* _PROBLEM DETAILS_: Your task is to quote the records from their first line through the line containing "import Module from", with nothing added or left out.

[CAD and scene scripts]
Start

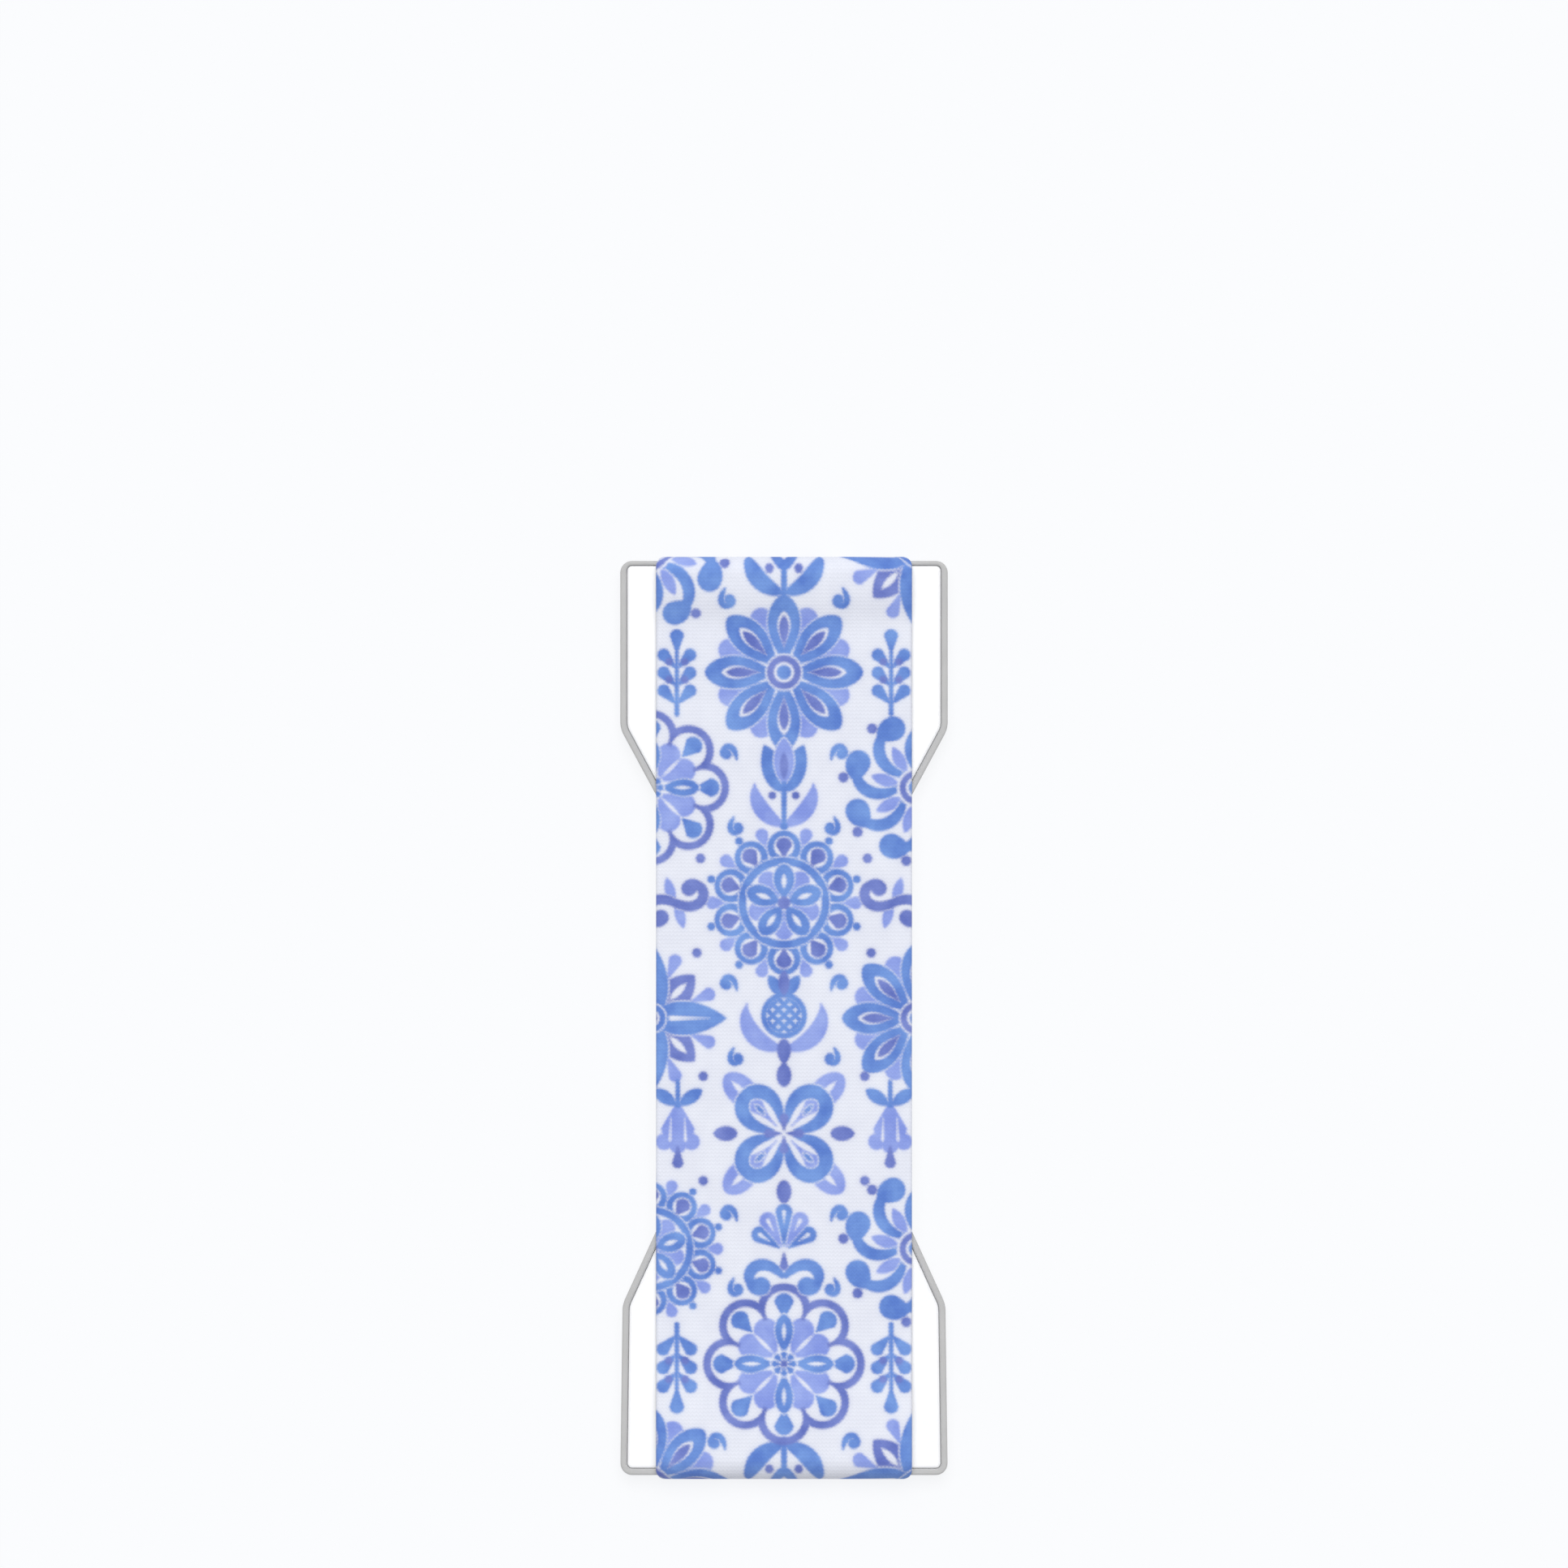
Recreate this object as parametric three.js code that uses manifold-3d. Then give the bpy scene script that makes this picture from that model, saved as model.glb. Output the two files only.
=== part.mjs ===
// Elastic finger strap for the back of a phone: a printed elastic band on two snap clips, which hook
// over the end bars of an hourglass base plate. The plate has a soft edge bead and a foam adhesive pad.
// Millimetres. X runs across the strap, Y along it, Z away from the phone, which is the plane z = 0.
import * as THREE from "three";
import { mergeVertices } from "three/addons/utils/BufferGeometryUtils.js";
import Module from "manifold-3d";

const wasm = await Module();
wasm.setup();

// Base outline, measured over the edge bead
const baseLength = 100.8;
const baseWidth = 36.1;
const lowerWingFlare = 0.25; // widening of the lower wings towards the end, each side
const waistWidth = 22.4;
const upperWingLength = 18.5; // straight side of a wing, up to where it starts to narrow
const lowerWingLength = 18.8;
const upperTaperLength = 12.7; // from there down to the waist
const lowerTaperLength = 14.4;
const endCornerRadius = 1.3;
const sideCornerRadius = 3.0;
const waistCornerRadius = 16.0;

// Layers, from the phone up
const padThickness = 0.8;
const plateThickness = 2.0;
const edgeRound = 0.25;

// Edge bead
const beadWidth = 0.72;
const upperEndBeadWidth = 0.5; // the bead is narrower across the upper end
const beadRound = 0.2;
const beadProud = 0.15; // how far the bead stands above the plate
const beadLift = 0.35; // gap between the bead and the phone
const keyDepth = 0.4; // tongue that locks the bead in the plate's side
const keyHeight = 0.6;
const mouldGap = 0.02;

// Band
const bandWidth = 28.2;
const bandThickness = 0.85;
const noseOverhang = 0.45; // band beyond the end of the base
const bandClearance = 0.3; // between the flat of the band and the bead under it
const bandEdgeRadius = 0.3;
const noseCornerRadius = 0.7; // rounding of the band's corners, seen from above
const upperCrestRadius = 1.15; // of the upper clip, where the band bends over it
const lowerCrestRadius = 1.5; // the lower clip is rounder and its band comes down more gently
const footRadius = 0.75; // of both clips, where the band turns under them
const crestFlat = 0.1;
const upperRampLength = 4.6; // from the crest down to the flat of the band
const lowerRampLength = 15.0;
const rampFacetLength = 0.6; // of the ramps' straight facets
const turnFacets = 8; // in each quarter turn of the band
const tailLift = 0.1; // tail of the band above the phone
const tailLength = 4.9;

// Clip and the bar that it hooks over
const glueGap = 0.05;
const clipSideInset = 0.25; // band beyond the clip, each side, at the nose
const noseWall = 0.95;
const topWall = 1.05; // thickness of the clip over the bar
const topWallLength = 5.2;
const topTip = 0.15; // thickness left at the tip of the top wall
const legThickness = 0.7;
const legLength = 4.6;
const leadIn = 0.2; // slopes at both tips that guide the clip onto the bar
const mouthRadius = 0.25;
const clipSideRadius = 0.5;
const hookClearance = 0.15;
const barWidth = 2.2;
const barClearance = 0.2; // between the bar and the clip's leg under it
const barRound = 0.3;
const windowLength = 3.3; // opening in the plate behind the bar
const windowRadius = 0.8;
const notchClearance = 0.45; // plate beside the band's nose
const barbCount = 3;
const barbWidth = 4.5;
const barbInset = 0.55; // from the clip's sides to the row of barbs, each of which has an equal share
const barbHeight = 0.45;
const barbLength = 1.1;
const barbCrest = 0.25;
const barShoulder = 0.6; // length of the bar sunk into the plate at each side

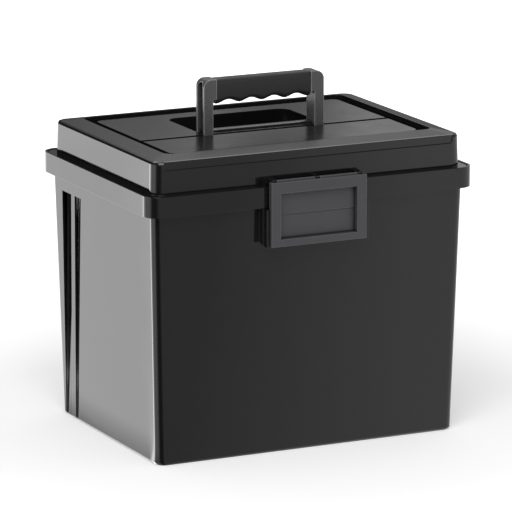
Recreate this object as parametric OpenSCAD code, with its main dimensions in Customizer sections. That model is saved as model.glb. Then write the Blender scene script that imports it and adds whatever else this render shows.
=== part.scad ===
/* [Tub] */
// Width over the rim, left to right
rim_w = 350; // [340:1:370]
// Depth over the rim, front to back
rim_d = 263; // [250:1:285]
// Height of the tub from its base to the top of the rim
tub_h = 267.5; // [255:0.5:290]
// Wall thickness of the mouldings
wall = 2.4; // [2:0.1:2.8]
// How far the rim stands out past the tub wall below it
rim_overhang = 8.3; // [7.5:0.1:10]
// Height of the rim's outer band
rim_drop = 20.5; // [18:0.5:24]
// How much the tub narrows from the rim down to the base, on each side
draft = 6.2; // [3:0.1:8]
// Radius of the tub's upright corners
corner_r = 10; // [8:0.5:13]

/* [Lid] */
// Height of the lid's crown above the rim
lid_h = 34.5; // [32:0.5:42]
// Step in from the rim's outer face to the lid wall
lid_inset = 9.6; // [9:0.1:11]
// Width of the raised frame round the lid's top
frame_w = 21; // [18:1:26]
// Drop from the crown to the groove round the panel
groove_drop = 8; // [6:0.5:9]
// Drop from the crown to the panel
panel_drop = 2.2; // [1:0.1:4]
// Width of the groove round the panel
groove_w = 10; // [6:1:12]
// Width of the groove across the panel, in front of the handle
split_w = 6; // [3:0.5:8]

/* [Handle] */
// Width over the two handle posts
handle_w = 130.6; // [120:0.2:150]
// Height of the raised handle above the crown
handle_rise = 51; // [46:1:56]
// Front-to-back thickness of the handle
handle_t = 18; // [16:0.5:18]
// Height of the soft grip
grip_h = 25; // [22:1:28]
// Pitch of the finger hollows under the grip
finger_pitch = 24.6; // [22:0.2:25]
// Depth of each finger hollow
finger_d = 3.5; // [2:0.5:4]
// Room for fingers in the pocket behind the folded handle
finger_room = 20; // [16:1:24]

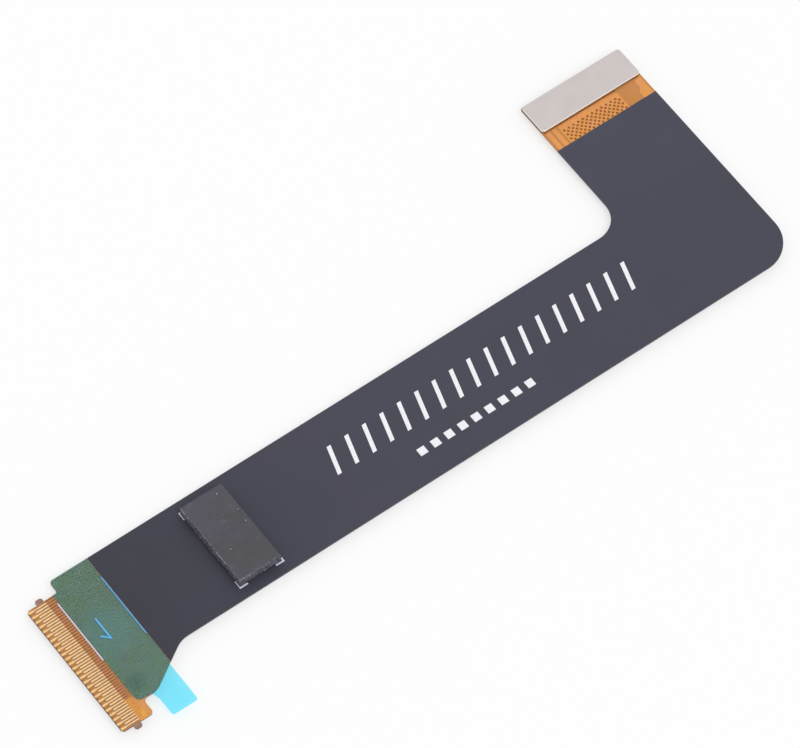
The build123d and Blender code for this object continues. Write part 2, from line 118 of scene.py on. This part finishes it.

End

* _EXERCISE ANSWER_:
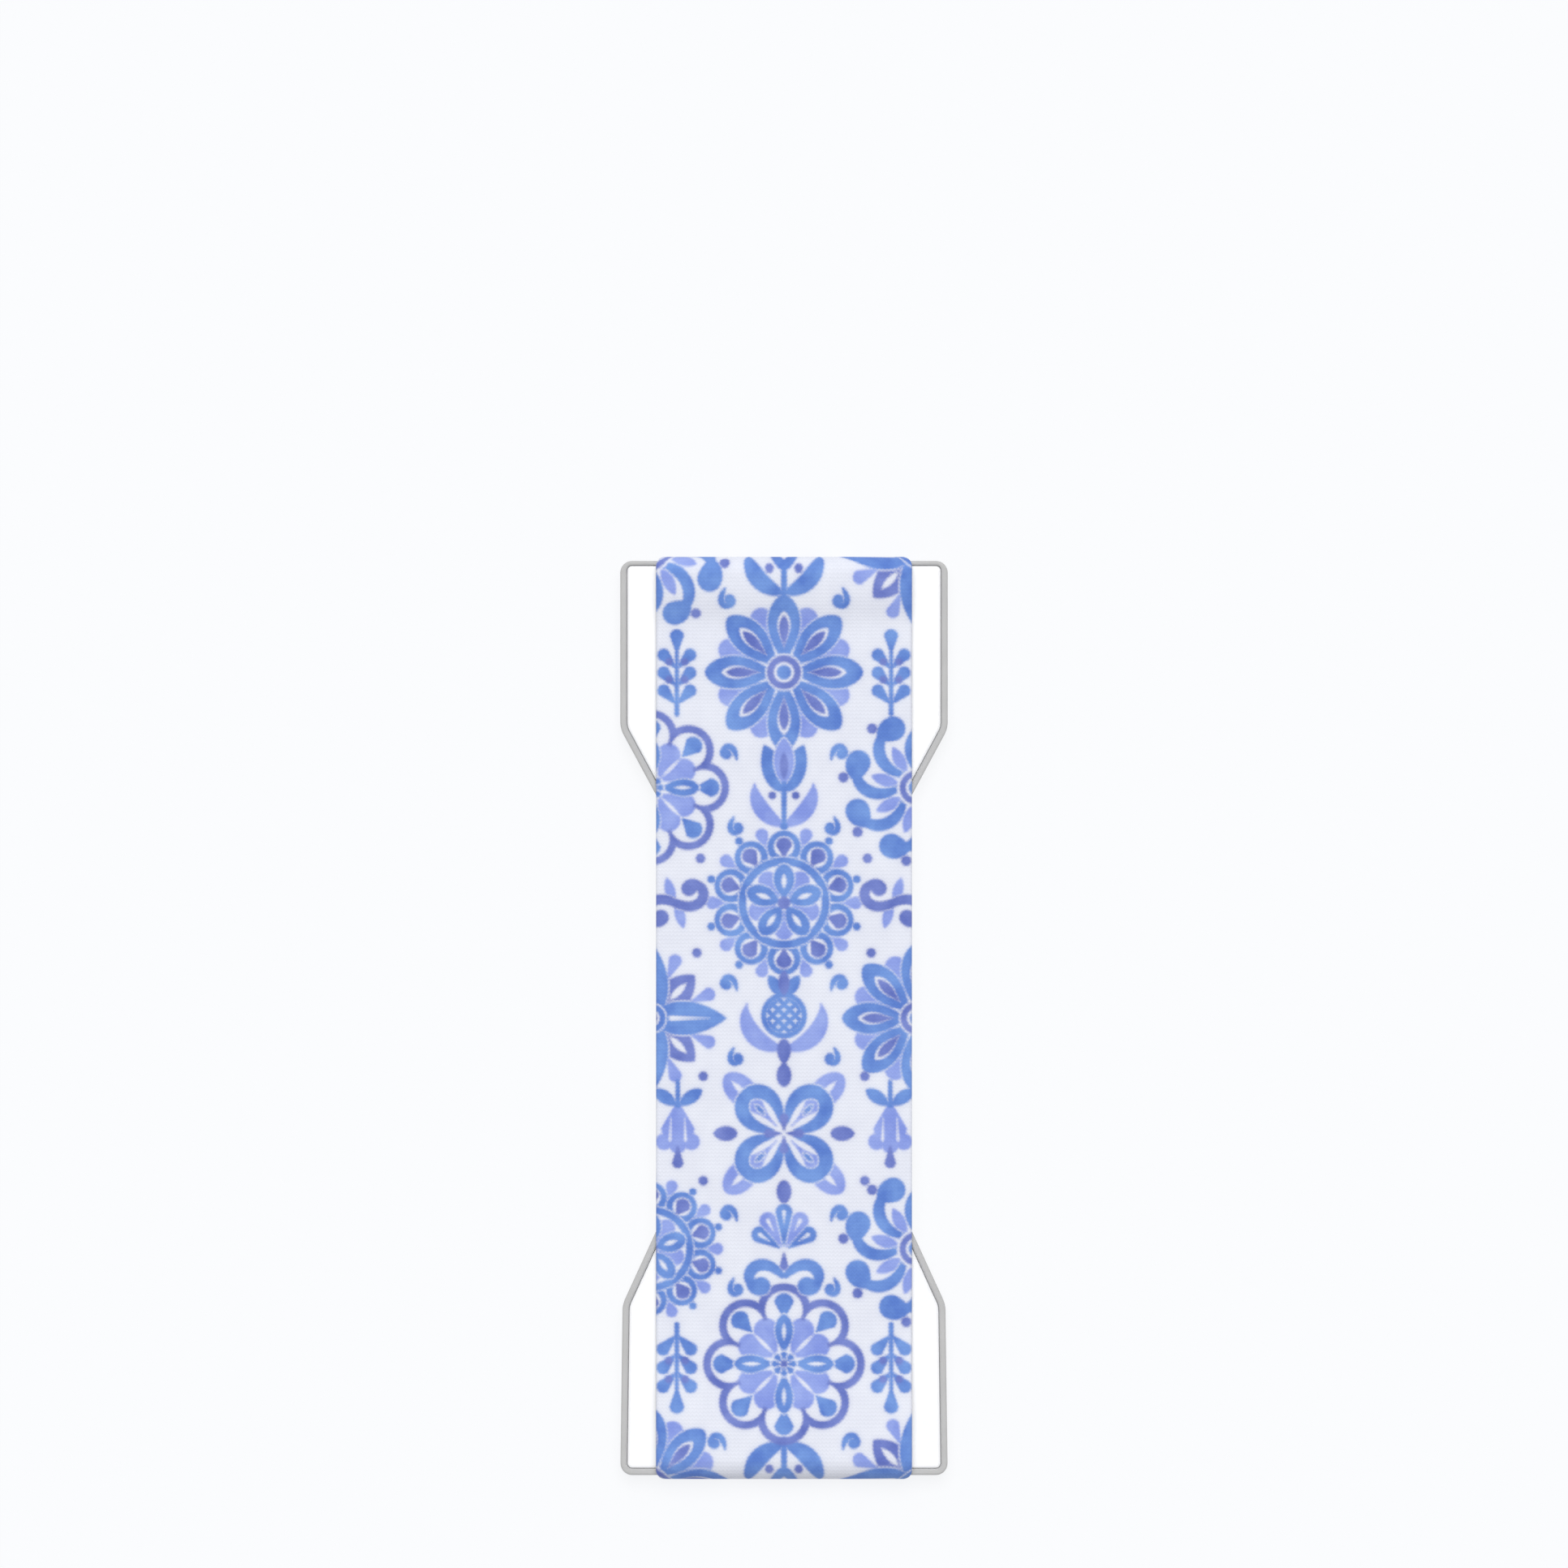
Recreate this object as parametric three.js code that uses manifold-3d. Then give the bpy scene script that makes this picture from that model, saved as model.glb. Output the two files only.
=== part.mjs ===
// Elastic finger strap for the back of a phone: a printed elastic band on two snap clips, which hook
// over the end bars of an hourglass base plate. The plate has a soft edge bead and a foam adhesive pad.
// Millimetres. X runs across the strap, Y along it, Z away from the phone, which is the plane z = 0.
import * as THREE from "three";
import { mergeVertices } from "three/addons/utils/BufferGeometryUtils.js";
import Module from "manifold-3d";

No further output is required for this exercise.